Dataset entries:
----------------
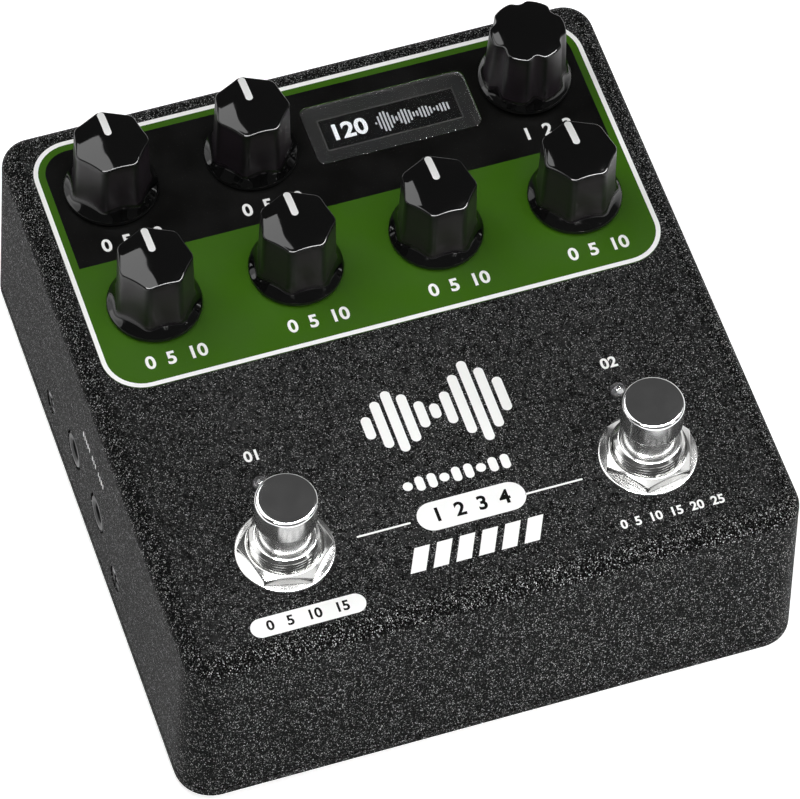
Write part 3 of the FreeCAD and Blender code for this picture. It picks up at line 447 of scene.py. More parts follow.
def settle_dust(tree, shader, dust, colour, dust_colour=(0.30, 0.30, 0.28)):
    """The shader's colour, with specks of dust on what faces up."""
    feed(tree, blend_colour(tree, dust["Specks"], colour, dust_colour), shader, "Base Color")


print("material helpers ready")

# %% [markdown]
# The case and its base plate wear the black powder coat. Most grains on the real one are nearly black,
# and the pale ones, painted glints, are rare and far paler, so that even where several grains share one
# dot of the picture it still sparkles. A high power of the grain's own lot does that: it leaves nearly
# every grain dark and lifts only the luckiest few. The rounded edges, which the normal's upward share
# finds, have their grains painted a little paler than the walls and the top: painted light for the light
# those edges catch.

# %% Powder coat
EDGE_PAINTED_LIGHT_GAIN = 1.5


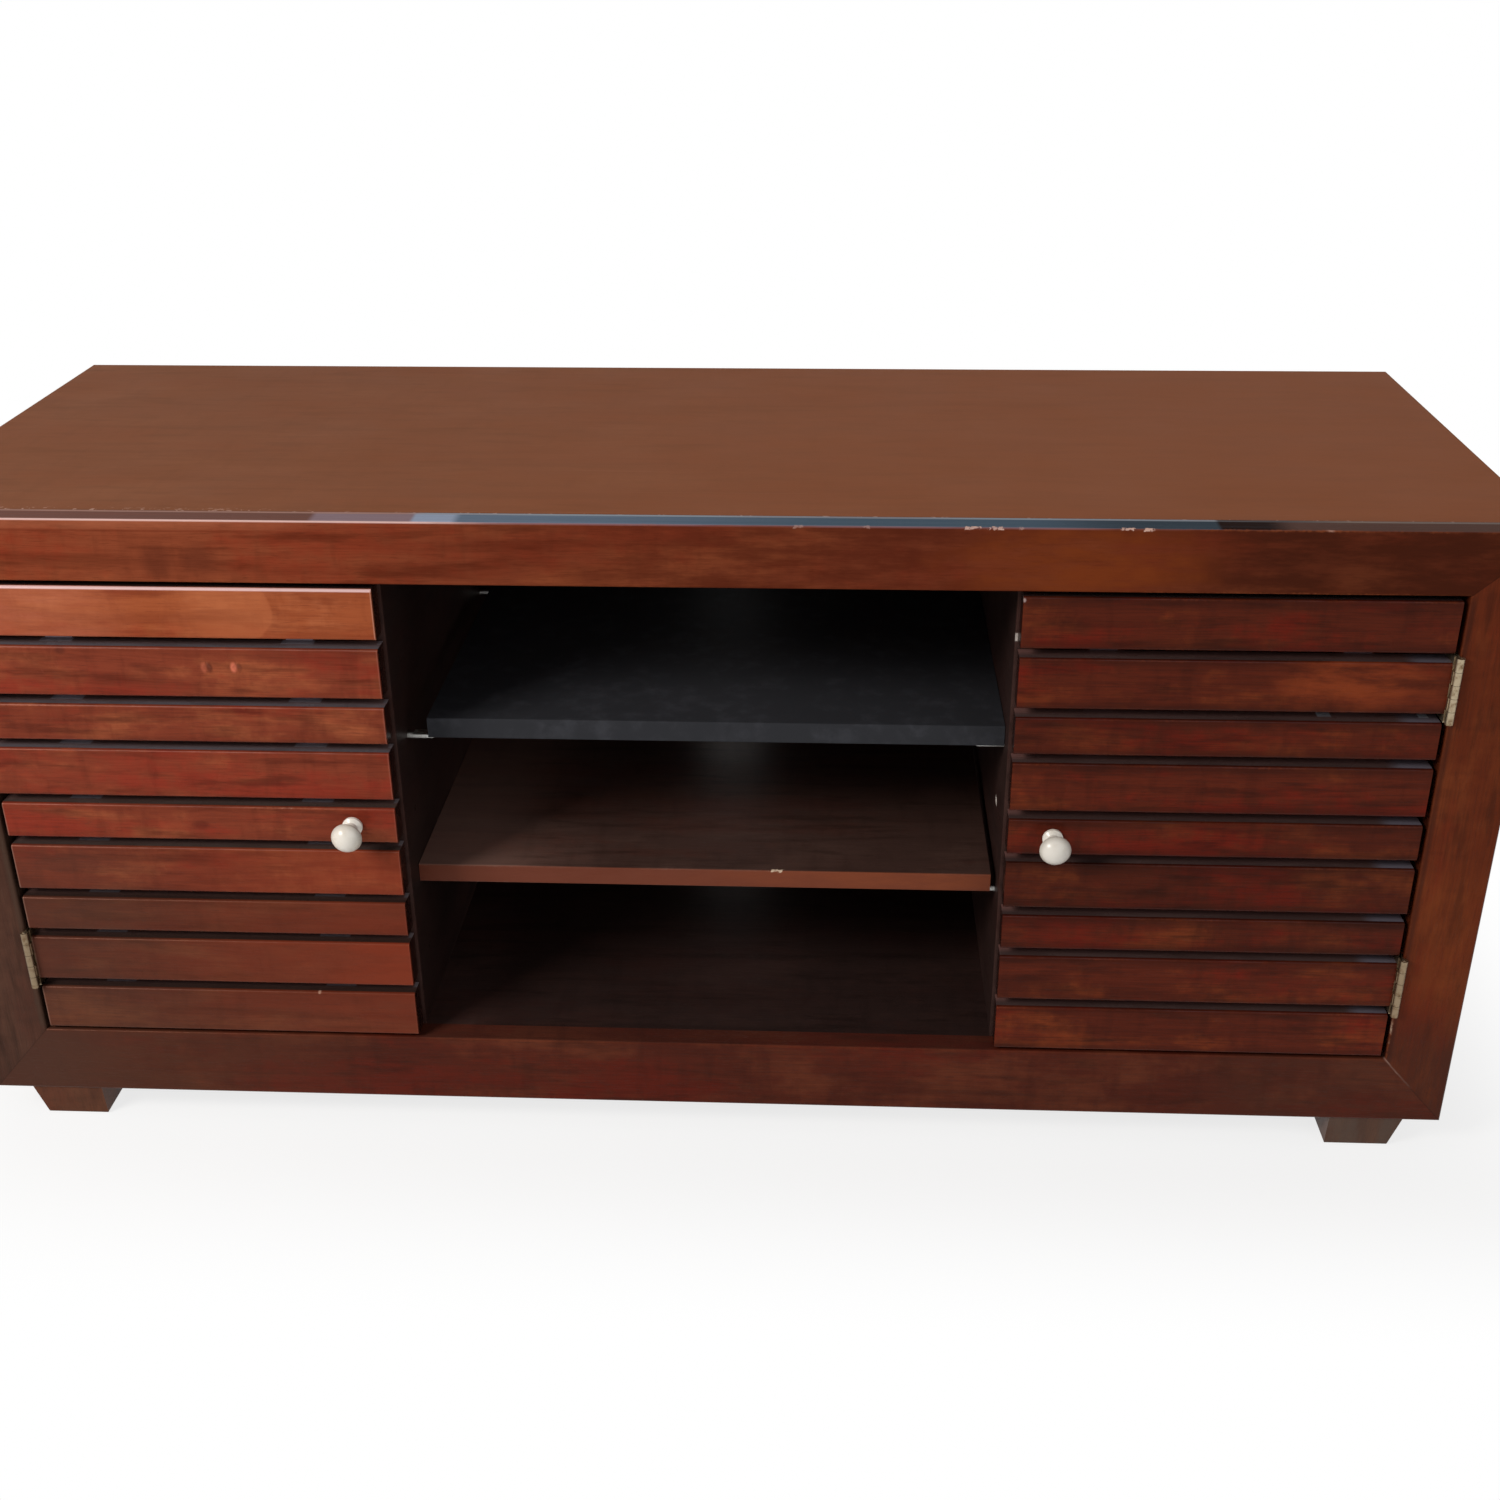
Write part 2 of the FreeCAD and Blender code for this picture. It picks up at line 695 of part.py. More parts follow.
----------------
Print back all the lines verbatim.

● Complete response:
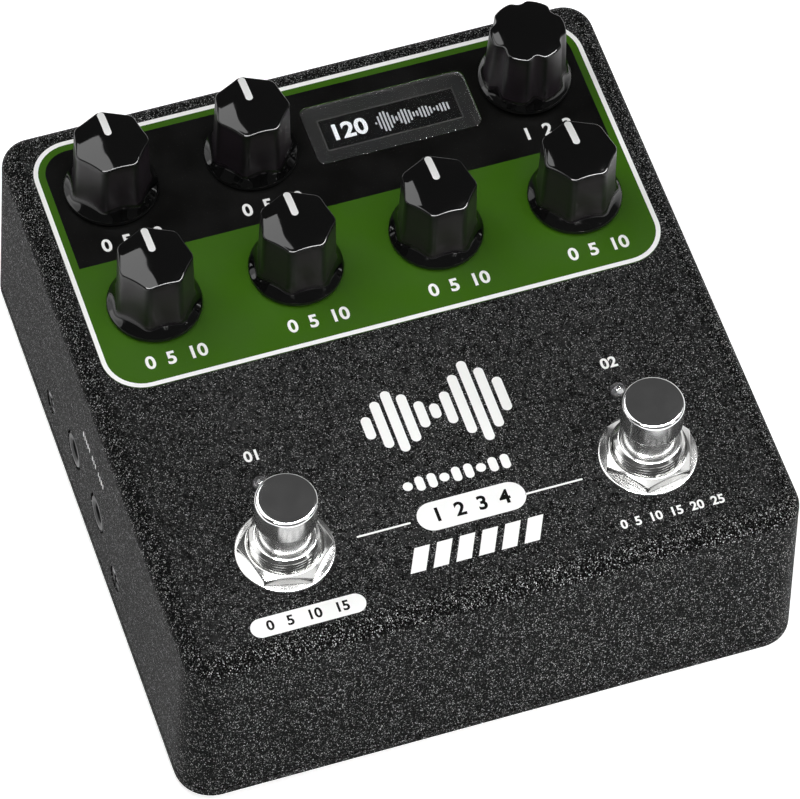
Write part 3 of the FreeCAD and Blender code for this picture. It picks up at line 447 of scene.py. More parts follow.
def settle_dust(tree, shader, dust, colour, dust_colour=(0.30, 0.30, 0.28)):
    """The shader's colour, with specks of dust on what faces up."""
    feed(tree, blend_colour(tree, dust["Specks"], colour, dust_colour), shader, "Base Color")


print("material helpers ready")

# %% [markdown]
# The case and its base plate wear the black powder coat. Most grains on the real one are nearly black,
# and the pale ones, painted glints, are rare and far paler, so that even where several grains share one
# dot of the picture it still sparkles. A high power of the grain's own lot does that: it leaves nearly
# every grain dark and lifts only the luckiest few. The rounded edges, which the normal's upward share
# finds, have their grains painted a little paler than the walls and the top: painted light for the light
# those edges catch.

# %% Powder coat
EDGE_PAINTED_LIGHT_GAIN = 1.5


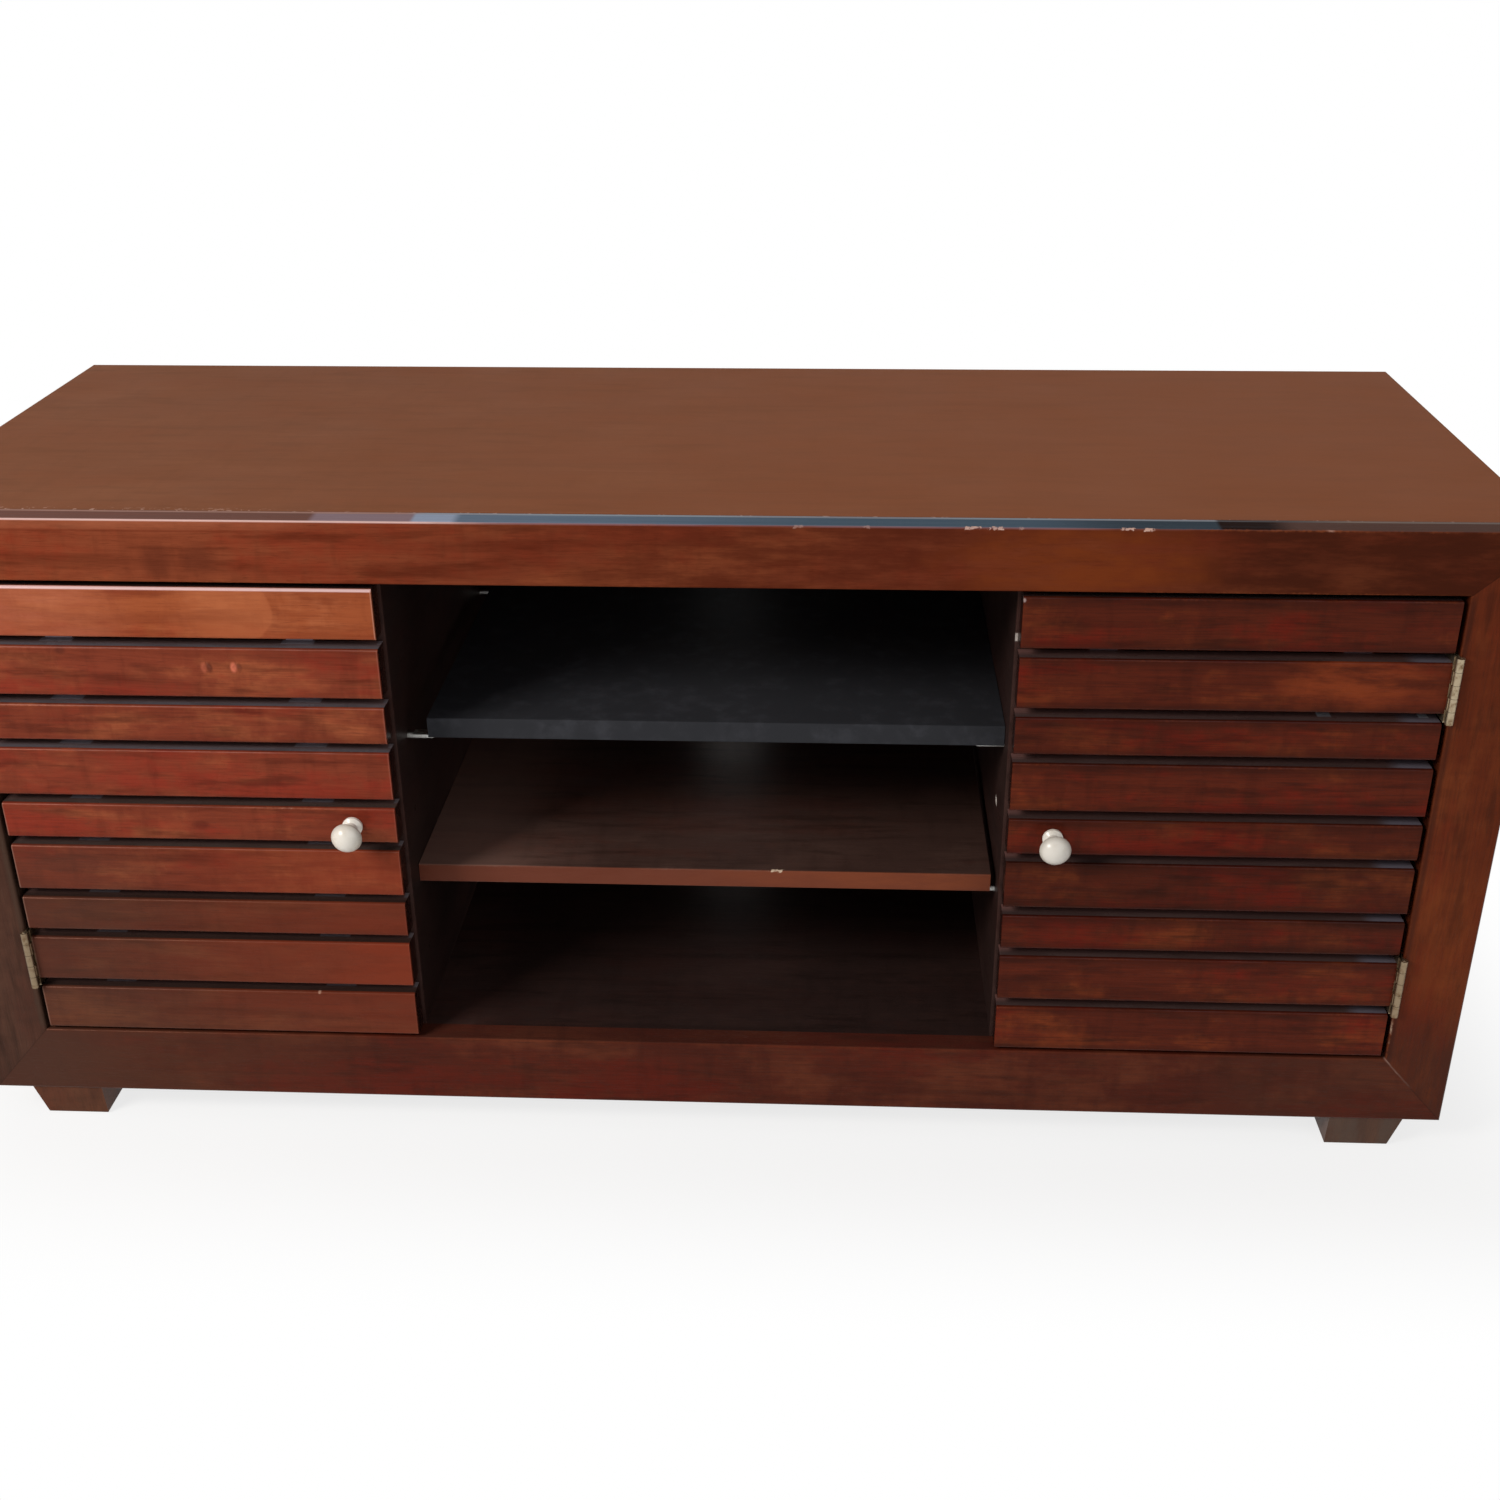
Write part 2 of the FreeCAD and Blender code for this picture. It picks up at line 695 of part.py. More parts follow.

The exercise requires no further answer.